Lively Questions for Argument 

  1. Who are you? and Where does the world come from? What constitutes our identity?

  2. What is philosophy? Is the “faculty of wonder” an essential part of being a good philosopher?

  3. How was the world created?

  4. Is there any will or meaning behind what happens?

  5. Why is it so astonishing to be alive? Is there life after death?

  6. How ought we to live? Are part of something mysterious?

  7. Is there a God?

  8. Can anything come out of nothing? Has everything that exists always existed? Is there a basic substance that everything else is made of?

  9. “Wisest is he who knows he does not know”. What does Socrates mean by this?

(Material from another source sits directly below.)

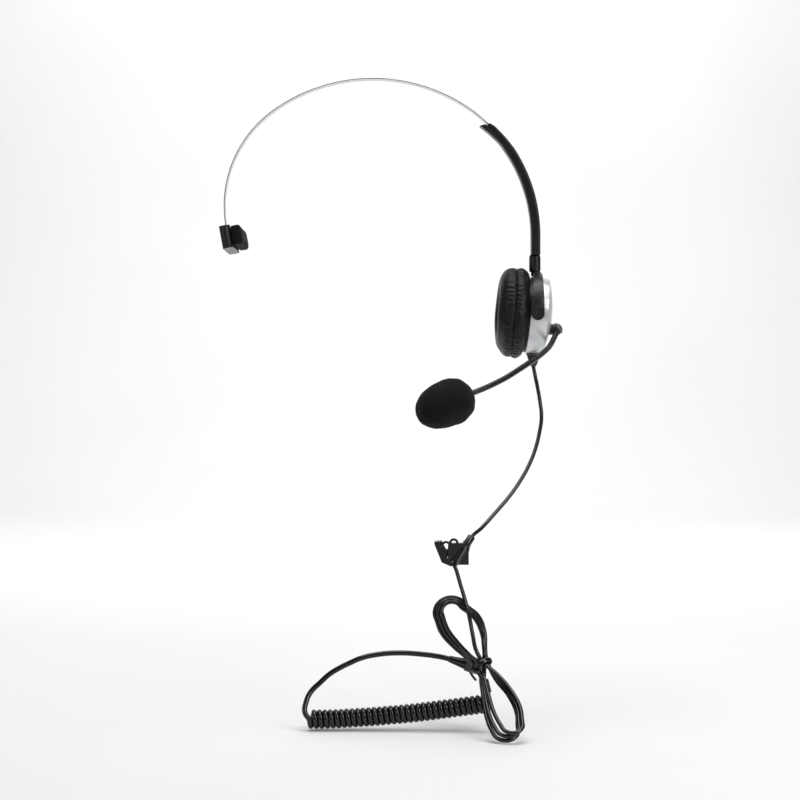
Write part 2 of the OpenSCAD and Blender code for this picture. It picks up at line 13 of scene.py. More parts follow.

  10. Is the idea of dinosaurs as real as dinosaurs? Would the idea of dinosaurs still exist if not only dinosaurs, but also everyone that could conceive of dinosaurs, were extinct?

  11. Why do we dialogue with dead philosophers as if they are still alive?

  12. Can one really distinguish between reality and dream?

  13. Does God sometimes deceive us about reality?

  14. When you have an idea, is it your idea, or has it come from somewhere else?

  15. Do you have a soul? If so, where is it located?

  16. Does time exist, objectively, or does it only exist in our consciousness? If there is really no such thing as time, and it exists only in our consciousness, why do we die?

  17. Has God predetermined everything, or is there free will? If there is free will, can God still be omnipotent?

  18. Do we recognize truth by means of reason, or do we have to believe in it? Can we truly assert that there is no truth?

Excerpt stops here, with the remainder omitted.